Since then, the 35-year-old has had little sleep. Wednesday, in particular, was a long day for Reddy – by the time the Hindustan Times met her, she had already given 26 interviews. Curling up on a sofa, and sipping a cup of black coffee “to stay alert”, Reddy spoke on a range of issues, from her personal journey to the Transgender Persons (Protection of Rights) bill, 2018, to the abuse and harassment faced by women and transgender persons, and women’s unemployment.

“I was born into a conservative South Indian family. Dad was an alcoholic, and there were many issues at home. My mother was my greatest hero, and best friend,” says Reddy. “But, every incident in my life, even the hardships, really motivated me,” she adds.

Even so, getting her mother to acknowledge her gender identity involved a series of “very difficult conversations”. “I never really identified as gay, and knew very early on that I am a woman. I was very determined to convince (my family), and not run away from home, or tell them that you know nothing about me,” she adds. Her mother, says Reddy, came on board, but her father and other relatives, didn’t. “My mother and I were not economically independent, and the larger family was very judgemental towards my mother’s support for me. I remember once my relatives invited us for a wedding, and said, ‘don’t bring him’. By this time, I had already transitioned.”

Does she feel the burden of having to speak on transgender issues in particular, given that she is the “first transgender national general secretary” of All India Mahila Congress.

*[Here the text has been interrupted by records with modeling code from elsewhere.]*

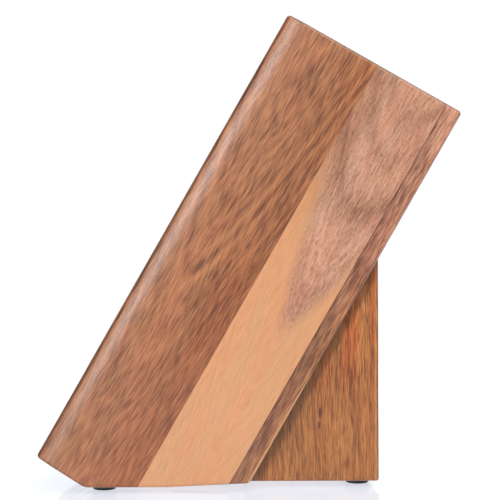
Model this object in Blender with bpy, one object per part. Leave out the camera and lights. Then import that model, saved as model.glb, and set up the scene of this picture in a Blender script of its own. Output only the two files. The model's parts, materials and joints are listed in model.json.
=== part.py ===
"""Slanted acacia knife block on a wedge stand.

Four boards stand side by side, and a layer of thin spacer strips between each two leaves a wide and a
narrow knife slot. The boards and strips are glued into one leaning body, whose foot is sawn level, and
whose front face rests on a wedge. Four rubber feet carry it.

World axes: X runs from the back to the front, where the knife handles come out, Y from left to right as
the user stands, and Z up from the counter. The origin is on the counter, midway between the body's ends.
Body axes, used for everything glued into the body: X is the depth from the back face to the front face,
Y is the world's, and Z runs up along the slots.
"""

import math

import bmesh
import bpy
from mathutils import Matrix, Vector

MM = 0.001

# Body
LEAN = math.radians(60)  # of the slots and the long faces, from the counter
BODY_LENGTH = 259 * MM  # along the slots, at the back face
BODY_DEPTH = 101 * MM  # from the back face to the front face
HEEL_RISE = 15.7 * MM  # from the level foot up to the back corner of the heel
HEEL_SKEW = math.radians(2.5)  # of the heel, the short end behind the level foot, out of square to the slots
HOLLOW_START = 66.9 * MM  # from that corner forward to where the level foot begins to rise
HOLLOW_ANGLE = math.radians(2.6)  # of that rise, which keeps the middle off the counter
SIDE_BOARD = 22 * MM  # thickness
INNER_BOARD = 19 * MM  # thickness
EASING_DEPTH = 11 * MM  # of the eased back edges of the side boards, along the body's depth
EASING_WIDTH = 1.4 * MM  # of that easing, across the body's width
ARRIS = 1.8 * MM  # small round on the other outer edges
SAW_ALLOWANCE = 5 * MM  # of a blank past the heel's back corner, which the heel cut takes off

# Staves, across the body's depth. A side board's middle stave and an inner board's front one take the rest.
SIDE_BACK_STAVE = 52.5 * MM
SIDE_FRONT_STRIP = 9 * MM
INNER_BACK_STAVE = 58 * MM

# Slots. The narrow slot of each layer takes what the strips and the wide slot leave.
SLOT_THICKNESS = 4.8 * MM
EDGE_STRIP = 8 * MM  # back spacer, between the back face and the wide slot
SIDE_WIDE_SLOT = 50 * MM
SIDE_DIVIDER = 8 * MM
CENTRE_WIDE_SLOT = 42 * MM
CENTRE_DIVIDER = 10 * MM
FRONT_STRIP = 8 * MM  # front spacer, between the narrow slot and the front face

# Stand
STAND_BOARD = 32 * MM  # thickness of each of its two boards
STAND_BASE = 69 * MM  # along the counter, from the body's front face to the stand's upright face
STAND_ARRIS = 1.5 * MM

# Dowels between the body and the stand
DOWEL_RADIUS = 4 * MM
DOWEL_LENGTH = 40 * MM
DOWEL_CHAMFER = 0.8 * MM
DOWEL_PLAY = 0.1 * MM  # all round
DOWEL_END_PLAY = 1 * MM  # at each end
DOWEL_COVER = 8 * MM  # least wood of the stand past the hole, which sets how far apart the dowels stand

# Feet
FOOT_RADIUS = 6.35 * MM
FOOT_HEIGHT = 3.1 * MM
FOOT_RIM = 0.7 * MM  # straight side under the wood
FOOT_CONTACT = 5.4 * MM  # radius of the flat that touches the counter
FOOT_FROM_SIDE = 15.6 * MM  # centre to the side of the body, or of the stand
BACK_FOOT_FROM_END = 9 * MM  # centre to the back end of the level foot
FRONT_FOOT_FROM_END = 9.7 * MM  # centre to the stand's upright face

GLUE_LINE = 0.1 * MM
EASING_STEPS = 5
ARRIS_STEPS = 3
ROUND_SIDES = 24
FOOT_SIDES = 32
FOOT_STEPS = 6

# Modelling tolerances
SAME_POINT = 1e-7  # metres
ON_PLANE = 0.01 * MM
SQUARE_ON = 0.999  # least part of a face's normal along an axis for the face to be square to it
FACING = 0.5  # least part of it for the face to look that way at all
SHARP_CORNER = math.radians(20)  # least turn of an edge that is rounded over
SMOOTH_BELOW = math.radians(40)  # greatest turn of an edge that is shaded smooth

TILT = math.pi / 2 - LEAN
BODY_WIDTH = 2 * SIDE_BOARD + 2 * INNER_BOARD + 3 * SLOT_THICKNESS + 6 * GLUE_LINE
STAND_WIDTH = 2 * STAND_BOARD + GLUE_LINE
BASE_HEIGHT = FOOT_HEIGHT + GLUE_LINE  # of the level foot over the counter
HALF_SPAN = (BODY_LENGTH * math.cos(LEAN) + BODY_DEPTH * math.sin(LEAN)) / 2

# The body's own axes stand at the back corner of the heel.
BODY_TO_WORLD = (
    Matrix.Translation((-HALF_SPAN, 0, BASE_HEIGHT + HEEL_RISE)) @ Matrix.Rotation(TILT, 4, "Y")
)
WORLD_TO_BODY = BODY_TO_WORLD.inverted()

# Where the level foot begins, and where the body's front face meets it
FOOT_START_X = -HALF_SPAN + HEEL_RISE / math.tan(TILT + HEEL_SKEW)
FRONT_FOOT_LENGTH = (BODY_DEPTH * math.cos(LEAN) - HEEL_RISE) / math.sin(LEAN)
FRONT_FACE_X = (BODY_TO_WORLD @ Vector((BODY_DEPTH, 0, FRONT_FOOT_LENGTH))).x

INNER_BOARD_Y = (SLOT_THICKNESS + INNER_BOARD) / 2 + GLUE_LINE
SIDE_SLOT_Y = SLOT_THICKNESS + INNER_BOARD + 2 * GLUE_LINE

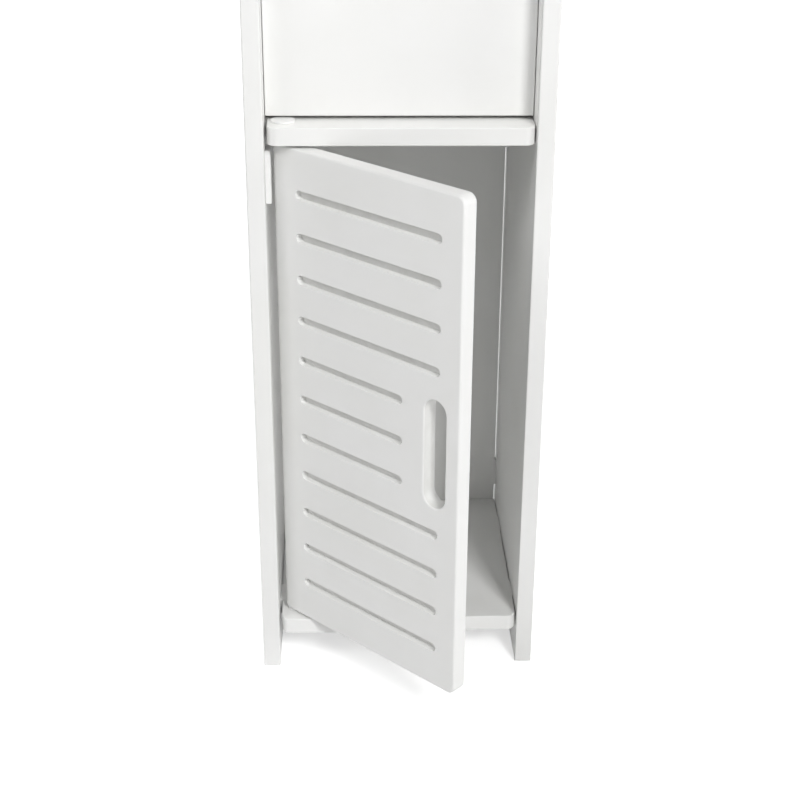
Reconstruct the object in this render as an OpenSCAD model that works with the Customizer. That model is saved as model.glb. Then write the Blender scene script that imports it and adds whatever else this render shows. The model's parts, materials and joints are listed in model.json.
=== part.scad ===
// Slim free-standing cabinet for toilet rolls: flat white boards joined by tabs,
// a pivoted door with routed grooves, a sliding drawer and an open bay on top.
// The front faces -Y. X = 0 is the cabinet's middle and Z = 0 is the floor.
// The origin lies under the middle of the box that the cabinet and its open door take up.

/* [Cabinet] */
// Overall width across the side panels
cabinet_w = 200; // [180:1:260]
// Depth of the side panels
cabinet_d = 200; // [185:1:260]
// Height of the side panels
cabinet_h = 700; // [680:5:820]
// Thickness of the side panels and the level boards
board_t = 12; // [10:0.5:15]
// Thickness of the back panel
back_t = 5; // [4:0.5:12]
// Rounding of the edges of the side panels and the door
edge_r = 1.5; // [0.8:0.1:2.5]
// Rounding of a shelf's front edge, above and below
shelf_edge_r = 0.6; // [0.4:0.1:2.5]
// Rounding of a shelf's front corners, seen from above
shelf_corner_r = 7; // [5:0.5:12]
// Setback of the shelf fronts behind the side panels
shelf_setback = 1; // [0:0.5:4]
// Distance from the back panel's rear face to the rear edge of the side panels
back_inset = 13; // [0:1:15]

/* [Levels] */
// Height of the bottom board's underside above the floor
foot_h = 28; // [20:1:50]
// Clear height of the bay behind the door
door_bay_h = 359; // [320:1:380]
// Clear height of the bay that holds the drawer
drawer_bay_h = 115; // [100:1:125]
// Drop from the top of the side panels to the top board
gallery_h = 12; // [0:1:20]

/* [Tab joints] */
// Gap between a level board's left end and the side panel, beside the tabs
shoulder_gap_left = 1.8; // [0.4:0.1:2.5]
// The same gap at the board's right end
shoulder_gap_right = 0.6; // [0.4:0.1:2.5]
// Gap between each long edge of the back panel and the side panel, beside the tabs
back_gap = 1.2; // [0.4:0.1:2.5]
// Width of a shelf tab along the depth
tab_w = 22.5; // [15:0.5:30]
// Distance from a shelf's front edge to the centre of its front tab
tab_front = 38.5; // [26:0.5:60]
// Distance between the centres of a shelf's two tabs
tab_spread = 101; // [70:1:115]
// Height of a tab on the back panel
back_tab_h = 23; // [18:1:40]
// Height of the lowest and of the highest back tab from the back panel's ends
back_tab_end = 37.5; // [25:0.5:60]
// Open space above a back tab in its mortise
back_tab_headroom = 3.5; // [0.2:0.1:6]
// Depth of the mortises in the side panels
mortise_d = 5; // [4:0.25:6]
// Clearance round a tab in its mortise
tab_fit = 0.15; // [0.05:0.05:0.3]

/* [Assembly screws] */
// Radius of the screw shank
screw_r = 2; // [1.5:0.25:2.5]
// Length of the screw shank
screw_l = 22; // [18:1:45]
// Radius of the screw head
screw_head_r = 3.8; // [3.2:0.1:5]
// Thickness of the screw head
screw_head_h = 1.6; // [1:0.1:2]
// Thickness of the flush cap over a screw
screw_cap_h = 1; // [0.6:0.1:1.4]
// Clearance of the screws in their holes
screw_fit = 0.1; // [0.05:0.05:0.2]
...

“I am glad you asked. Just because I belong to a particular community, I don’t want to be limited to being a champion of only that community. As a citizen of this country, every policy affects me, whether it is on infrastructure, health, or taxation. I want to be part of a larger discussion on policy that affects women and children and transgender individuals. This is also the only way that mainstreaming can happen,” she says.

In her new role, Reddy must reach out to women across demographics through workshops or conferences. This will include reaching out to transgender women’s groups too, she says.

“I’ve been given a mandate to identify women who think as leaders and to empower them. I will conduct locality-wise, district-wise, block-wise workshops with the Mahila Congress unit in each state – on public speaking, vocational training, and even the importance of voting – to show women how every decision of the government affects them.”

While political parties have begun to recognise the importance of women voters – in the recent Madhya Pradesh state assembly election, for example, the Bharatiya Janata Party released a separate manifesto for women, while the Congress manifesto had promises directed at women – they still need to confront the issue of representation. If there was adequate representation, chances are public policies and programmes would look different. Which is why, Reddy’s appointment in a national political party is important.

As a transwoman, Reddy is no stranger to the numerous hurdles in asserting one’s gender identity. She recounts meeting a counsellor at age 15, who told her that people like her are “stoned” to death. “She scared the living daylights out of me,” says Reddy. She also speaks about the abusive comments that her interviews on YouTube receive, which range from lies –“someone commented that he had seen me beg for money in a train”– to death and rape threats.

She narrates her ordeal to correct her gender identity on her passport, which was finally sorted out in the court. “I’ve had the most humiliating experiences in airports. Even after transitioning, I would be sent to the male line, (and the guard) would touch every part of my body while screening me,” she says. In a few hours, she will catch a flight back to Chennai, where she is based.

“There needs to greater sensitivity all round,” she says.